Ingrid Bridge, SE’s graduate student advisor, joined the department in 2016.
Bridge received her undergraduate degrees in Psychology and Sociology from Northern Arizona University and a master’s in Counseling and Career Development from CSU’s School of Education.
What is a typical day like?
Depends on the time of year and what projects there are to be done—nothing is ever too predictable.
I have months where new program applications are the focus point, others dominated by current student registration periods or Graduate School deadlines, some when I’m working on department class scheduling, and tons of other cyclical things in-between.
I start my day early so I can respond to emails and do any focus-intensive projects before too much activity begins. Late morning and afternoon I am usually constantly switching between projects, emails, and phone or MS Teams meetings/requests, depending on what needs attention first.
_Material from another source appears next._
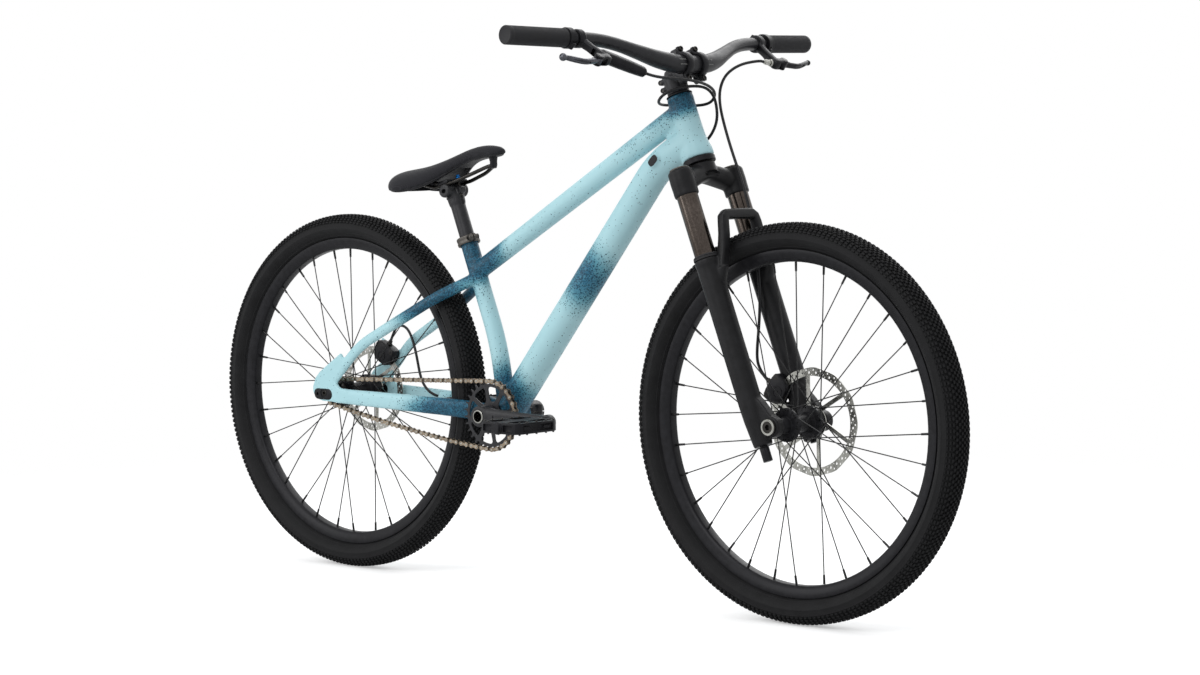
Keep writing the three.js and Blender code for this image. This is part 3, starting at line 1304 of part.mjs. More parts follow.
// Stem: steerer clamp, arm and the rear half of the handlebar clamp with its bolt ears
function stem() {
  const clampTop = stemBottom + stemClampHeight;
  const clamp = bar(at(0, 0, stemBottom), at(0, 0, clampTop), stemClampRadius, hubSides);
  const arm = skinned([
    ring(at(0, 0, stemBottom + stemClampHeight / 2), yAxis, zAxis, stemArmHalfWidth, stemArmHalfHeight, 12,
      stemPower),
    ring(at(stemReach - barClampRadius / 2, 0, barCentre.z), yAxis, zAxis,
      stemFaceHalfWidth, stemArmHalfHeight, 12, stemPower)]);
  const face = acrossClamp(-stemFaceHalfWidth, stemFaceHalfWidth, barClampRadius + strapThickness);
  const ears = [-1, 1].flatMap((side) => [-1, 1].map((end) => bar(
    at(stemReach - barClampRadius, side * strapSpacing / 2, barCentre.z + end * strapBoltRise),
    at(stemReach, side * strapSpacing / 2, barCentre.z + end * strapBoltRise), strapWidth / 2, 8)));
  const front = block(at(stemReach + 2 * barClampRadius - fitGap, 0, barCentre.z),
    2 * barClampRadius, 2 * stemFaceHalfWidth, 2 * stemClampHeight);
  const barBore = acrossClamp(-2 * stemFaceHalfWidth, 2 * stemFaceHalfWidth,
    around(barClampRadius + fitGap, hubSides));
  const steererBore = bar(at(0, 0, stemBottom - cutOverrun), at(0, 0, clampTop + cutOverrun),
    steererRadius + fitGap, hubSides);
  return cut(join(clamp, arm, face, ...ears), front, barBore, steererBore);
}

// Face strap: half ring round the bar, an ear and a bolt head at each end
function strap(y) {
  const half = strapWidth / 2;
  const ears = [-1, 1].flatMap((end) => {
    const z = barCentre.z + end * strapBoltRise;
    return [bar(at(stemReach, y, z), at(stemReach + strapThickness, y, z), half, 8),
      bar(at(stemReach, y, z), at(stemReach + 2 * strapThickness, y, z), strapBoltRadius, 6)];
  });
  const back = block(at(stemReach - 2 * barClampRadius + fitGap, y, barCentre.z),
    2 * barClampRadius, strapWidth, 2 * stemClampHeight);
  return cut(join(acrossClamp(y - half, y + half, barClampRadius + strapThickness), ...ears), back,
    acrossClamp(y - strapWidth, y + strapWidth, around(barClampRadius + fitGap, hubSides)));
}

// Bar centreline: clamp, bend and end on each side
const barPoint = (side, span, back, rise) => at(barCentre.x - back, side * span, barCentre.z + rise);
const barBendAt = (side) => barPoint(side, barBendHalfSpan, barSweepBack, barRise);
const barEndAt = (side) => barPoint(side, barHalfWidth, barEndSweepBack, barEndRise);
const gripLine = (side) => barEndAt(side).sub(barBendAt(side)).normalize();
const onGrip = (side, fromCentre) => barBendAt(side).lerp(barEndAt(side),
  (fromCentre - barBendHalfSpan) / (barHalfWidth - barBendHalfSpan));

function handlebar() {
  const knees = [barEndAt(-1), barBendAt(-1), barPoint(-1, barClampHalfSpan, 0, 0),
    barPoint(1, barClampHalfSpan, 0, 0), barBendAt(1), barEndAt(1)];
  const thick = (share) => {
    const span = Math.abs(2 * share - 1);
    const slim = Math.min(1, Math.max(0, (span - barThickShare) / (barSlimShare - barThickShare)));
    return taper(barClampRadius, barGripRadius)(slim);
  };
  return tube(rounded(knees, barBend), thick, hubSides, xAxis);
}

function grip(side) {
  const bore = around(barGripRadius + fitGap, hubSides);
  const length = gripLength + gripEndThickness;
  const profile = [[bore, 0], [gripCollarRadius, 0], [gripCollarRadius, gripCollarLength],
    [gripRadius, gripCollarLength], [gripRadius, length], [0, length],
    [0, gripLength + fitGap], [bore, gripLength + fitGap]];
  return stood(turned(profile, hubSides), barEndAt(side).addScaledVector(gripLine(side), -gripLength),
    gripLine(side));
}

// Lever frame: X outboard, Y toward the grip, Z along the pivot
function leverFrame(side) {
  const pull = at(-leverPivotReach, 0, leverPivotDrop).normalize();
  const out = at(0, side, 0);
  const pivot = onGrip(side, leverPivotFromCentre).add(at(leverPivotReach, 0, -leverPivotDrop));
  return new THREE.Matrix4().makeBasis(out, pull, out.clone().cross(pull)).setPosition(pivot);
}

function brakeLever(side, tipRadius) {
  const blade = tube([at(0, 0, 0), at(leverLength * bladeDipShare, -leverHalfHeight, 0),
    at(leverLength, leverHalfHeight, 0)],
    () => [leverHalfHeight, leverHalfThickness], 8, zAxis, crownPower);
  const boss = bar(at(0, 0, -leverHalfHeight), at(0, 0, leverHalfHeight), 2 * leverHalfThickness,
    boreSides);
  const tip = new THREE.SphereGeometry(tipRadius, 8, 6);
  tip.translate(leverLength, leverHalfHeight, 0);
  const hole = bar(at(0, 0, -leverHalfHeight - cutOverrun), at(0, 0, leverHalfHeight + cutOverrun),
    leverPinRadius + fitGap, 8);
  return moved(cut(join(blade, boss, solid(tip)), hole), leverFrame(side));
}

// Lever perch: clamp round the bar, neck, two ears and the pivot pin between them
function leverPerch(side, ...extra) {
  const matrix = leverFrame(side);
  const inFrame = (x, y, z) => at(x, y, z).applyMatrix4(matrix);
  const line = gripLine(side).multiplyScalar(leverClampHalfWidth);
  const centre = onGrip(side, leverClampFromCentre);
  const along = (count, radius) => bar(centre.clone().addScaledVector(line, -count),
    centre.clone().addScaledVector(line, count), radius, hubSides);
  const ear = 2 * leverHalfThickness;
  const depth = leverHalfHeight + fitGap;
  const half = depth + leverEar;
  const pivotAxis = zAxis.clone().transformDirection(matrix);
  const pull = yAxis.clone().transformDirection(matrix);
  const knuckle = bar(inFrame(0, 0, -half), inFrame(0, 0, half), ear, boreSides);
  const neck = skinned([ring(centre, at(0, side, 0), pivotAxis, leverClampHalfWidth, half, 8, stemPower),
    ring(inFrame(-leverNeck, 0, 0), at(0, side, 0), pivotAxis, leverClampHalfWidth, half, 8, stemPower)]);
  const bridge = skinned([-leverNeck, 0].map((x) =>
    ring(inFrame(x, 0, 0), pull, pivotAxis, ear, half, 8, stemPower)));
  const room = moved(block(at(leverRoom - ear - runningGap, 0, 0), leverRoom, leverRoom, depth), matrix);
  const pin = bar(inFrame(0, 0, -half), inFrame(0, 0, half), leverPinRadius, 8);
  const body = join(along(1, leverClampRadius), neck, bridge, knuckle);
  return cut(join(cut(body, room), pin, ...extra), along(3, around(barGripRadius + fitGap, hubSides)));
}

// Ends of the master cylinder and of the cable adjuster; a hose or housing starts at the second
const masterStart = at(-leverNeck, masterRise, 0).applyMatrix4(leverFrame(-1));
const masterEnd = at(-leverNeck - masterLength, -masterDrop, masterBack).applyMatrix4(leverFrame(-1));
const barrelStart = at(-leverNeck, 0, 0).applyMatrix4(leverFrame(1));
const barrelEnd = at(-leverNeck - barrelLength, barrelRise, 0).applyMatrix4(leverFrame(1));

piece(steering, 'headset_spacer', stood(ringOnY(headTubeTopRadius - cupWall, steererRadius + fitGap, 0,
  spacerHeight, hubSides),
  at(0, 0, headTubeTop + cupFlangeHeight + fitGap), zAxis), blackAlloy);
piece(steering, 'stem', stem(), blackAlloy);
for (const [name, side] of sides) {
  piece(steering, `stem_strap_${name}`, strap(side * strapSpacing / 2), blackAlloy);
  piece(steering, `grip_${name}`, grip(side), blackRubber);
}
piece(steering, 'stem_top_cap', bar(at(0, 0, stemBottom + stemClampHeight + fitGap),
  at(0, 0, stemBottom + stemClampHeight + fitGap + upperCapHeight), steererRadius + fitGap, hubSides),
    blackAlloy);
piece(steering, 'handlebar', handlebar(), blackAlloy);
piece(steering, 'brake_master_right', leverPerch(-1,
  bar(masterStart, masterEnd, masterRadius, boreSides, masterEndRadius)), darkSteel);
piece(steering, 'brake_perch_left', leverPerch(1,
  bar(barrelStart, barrelEnd, barrelRadius, boreSides)), blackAlloy);
piece(steering, 'brake_lever_right', brakeLever(-1, leverBallRadius), darkSteel);
piece(steering, 'brake_lever_left', brakeLever(1, leverHalfHeight), blackAlloy);

// Point on a caliper's nipple: at its root or at its open end
function nipplePoint(axle, radius, plane, angle, length) {
  const reach = radius + caliperOuterReach + length;
  return at(axle.x + reach * Math.cos(angle), plane, axle.z + reach * Math.sin(angle));
}
const leadOfCaliper = (...place) => leadOut(nipplePoint(...place, 0),
  nipplePoint(...place, caliperNippleLength));

// Route of the front brake's housing in the fork's frame, from the adjuster to the caliper
const housingRoute = [
  [33, 172, 162], [25, 140, 160], [13, 105, 144], [6, 84, 121], [3, 72, 98], [7, 62, 69], [20, 54, 20],
  [32, 50, -19], [36, 48, -78], [30, 46, -138], [24, 39, -200], [14, 37.5, -270], [0, 39, -330],
  [-25, 41, -345], [-38, 42.5, -362]].map((p) => at(...p));

const [upperFace, upperInside] = upperHoseRoute.slice(-2);
const [lowerInside, lowerFace] = lowerHoseRoute;
piece(steering, 'rear_brake_hose_front', cord([
  ...leadOut(masterStart, masterEnd), ...upperHoseRoute.slice(0, -2),
    ...leadOut(upperInside, upperFace).reverse()],
hoseRadius, upperHoseSteps), hoseSkin);
piece(bike, 'rear_brake_hose_rear', cord([
  ...leadOut(lowerInside, lowerFace), ...lowerHoseRoute.slice(2),
  ...leadOfCaliper(rearAxle, rearRotorRadius, rearRotorPlane, rearCaliperAngle).reverse()],
hoseRadius, lowerHoseSteps), hoseSkin);
piece(steering, 'front_brake_housing', cord([
  ...leadOut(barrelStart, barrelEnd), ...housingRoute, ...leadOfCaliper(
    at(forkOffset, 0, -forkLength), frontRotorRadius, frontRotorPlane, frontCaliperAngle).reverse()],
housingRadius, housingSteps), hoseSkin);

export default bike;
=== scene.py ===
import json
import math

import bmesh
import bpy
from mathutils import Matrix, Vector


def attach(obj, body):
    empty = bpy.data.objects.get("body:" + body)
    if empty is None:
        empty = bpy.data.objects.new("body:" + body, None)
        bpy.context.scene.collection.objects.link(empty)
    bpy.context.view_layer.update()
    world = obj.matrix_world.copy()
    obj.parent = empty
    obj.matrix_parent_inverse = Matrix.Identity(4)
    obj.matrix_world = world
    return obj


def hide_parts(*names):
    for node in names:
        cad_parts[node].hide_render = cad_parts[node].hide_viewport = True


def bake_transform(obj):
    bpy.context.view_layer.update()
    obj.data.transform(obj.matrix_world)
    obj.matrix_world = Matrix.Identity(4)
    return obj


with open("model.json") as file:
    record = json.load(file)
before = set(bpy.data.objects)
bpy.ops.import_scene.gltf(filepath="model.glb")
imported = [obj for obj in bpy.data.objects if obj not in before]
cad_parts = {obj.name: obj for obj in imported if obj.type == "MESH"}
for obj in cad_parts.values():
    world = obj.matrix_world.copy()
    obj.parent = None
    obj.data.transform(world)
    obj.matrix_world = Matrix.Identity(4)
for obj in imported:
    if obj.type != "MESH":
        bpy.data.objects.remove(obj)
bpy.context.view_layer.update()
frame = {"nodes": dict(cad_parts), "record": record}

bl_info = {
    "name": "Dirt jump bike",
    "version": (1, 0, 0),
    "blender": (4, 5, 0),
    "location": "View3D > Sidebar > Bike",
    "description": "Builds the finished pieces of a dirt jump bike on its frame model",
    "category": "Add Mesh",
}

# Places in millimetres, in the bike's frame: X forward, Y to the rider's left, Z up.
REAR_AXLE = Vector((-524.5, 0.0, 330.0))
FRONT_AXLE = Vector((524.5, 0.0, 330.0))
BRACKET = Vector((-126.738, 0.0, 309.3))
CROWN_RACE = Vector((318.019, 0.0, 760.048))
STEER_UP = Vector((-0.3665012, 0.0, 0.9304176))
SEAT_UP = Vector((-0.3705574, 0.0, 0.9288096))
SEAT_KNEE = Vector((-148.238, 0.0, 433.3))
X_AXIS, Y_AXIS, Z_AXIS = Vector((1, 0, 0)), Vector((0, 1, 0)), Vector((0, 0, 1))
SIDES = (("right", -1), ("left", 1))
MILLIMETRE = Matrix.Scale(0.001, 4)
Z_TO_Y = Matrix.Rotation(-math.pi / 2, 4, "X")


def basis(origin, x, y, z):
    """Matrix whose columns are these axes, at that origin."""
    matrix = Matrix((x, y, z)).transposed().to_4x4()
    matrix.translation = origin
    return matrix


STEERING = basis(CROWN_RACE, Vector((STEER_UP.z, 0, -STEER_UP.x)), Y_AXIS, STEER_UP)
SADDLE = basis(
    Vector((-259.274, 0.0, 716.118)),
    Vector((0.97437, 0, 0.224951)),
    Y_AXIS,
    Vector((-0.224951, 0, 0.97437)),
)
STEER_AHEAD, SADDLE_AHEAD, SADDLE_UP = STEERING.col[0].xyz, SADDLE.col[0].xyz, SADDLE.col[2].xyz
# Disc radius and plane, and degrees of the caliper round the axle
FRONT_BRAKE, REAR_BRAKE = (90.0, 42.5, 145.5), (80.0, 51.0, 62.0)
CRANK = 170


def steer(x, y, z):
    """Point of the steering frame: X ahead of the steering axis, Z up it from the crown race."""
    return STEERING @ Vector((x, y, z))


def on_seat_tube(distance):
    return SEAT_KNEE + SEAT_UP * distance


def standing(origin, axis, turn=0.0):
    """Matrix that stands Z along an axis at a point, turned about it."""
    place = axis.to_track_quat("Z", "Y").to_matrix().to_4x4() @ Matrix.Rotation(turn, 4, "Z")
    return Matrix.Translation(origin) @ place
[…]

How do you define systems-thinking?
Systems thinking is taking a huge step back and seeing the larger context behind a problem or entity. You begin to identify and understand interrelated pieces with complex relationships, and by factoring in more of these larger-context variables you are able to optimize cost, labor, time, etc. and solve a whole new layer of problems. It’s the perfect skill set for big-picture thinkers!
What do you like to do when you aren’t working?
When stay-at-home orders are not in effect, I spend most of my free time either working on house renovation projects, gardening, or climbing at my local climbing gym.
I also enjoy reading on my commute and long walks through residential neighborhoods with interesting architecture/homes. When stay-at-home orders are in effect, I have found video games sneak into that mix.
What’s a fun fact about you people may not know?
Despite majoring in social sciences, I got a minor in math as an undergrad just for kicks—I couldn’t stand not having quantitative thinking every semester! This is usually only a ‘fun’ fact amongst the engineering crowd.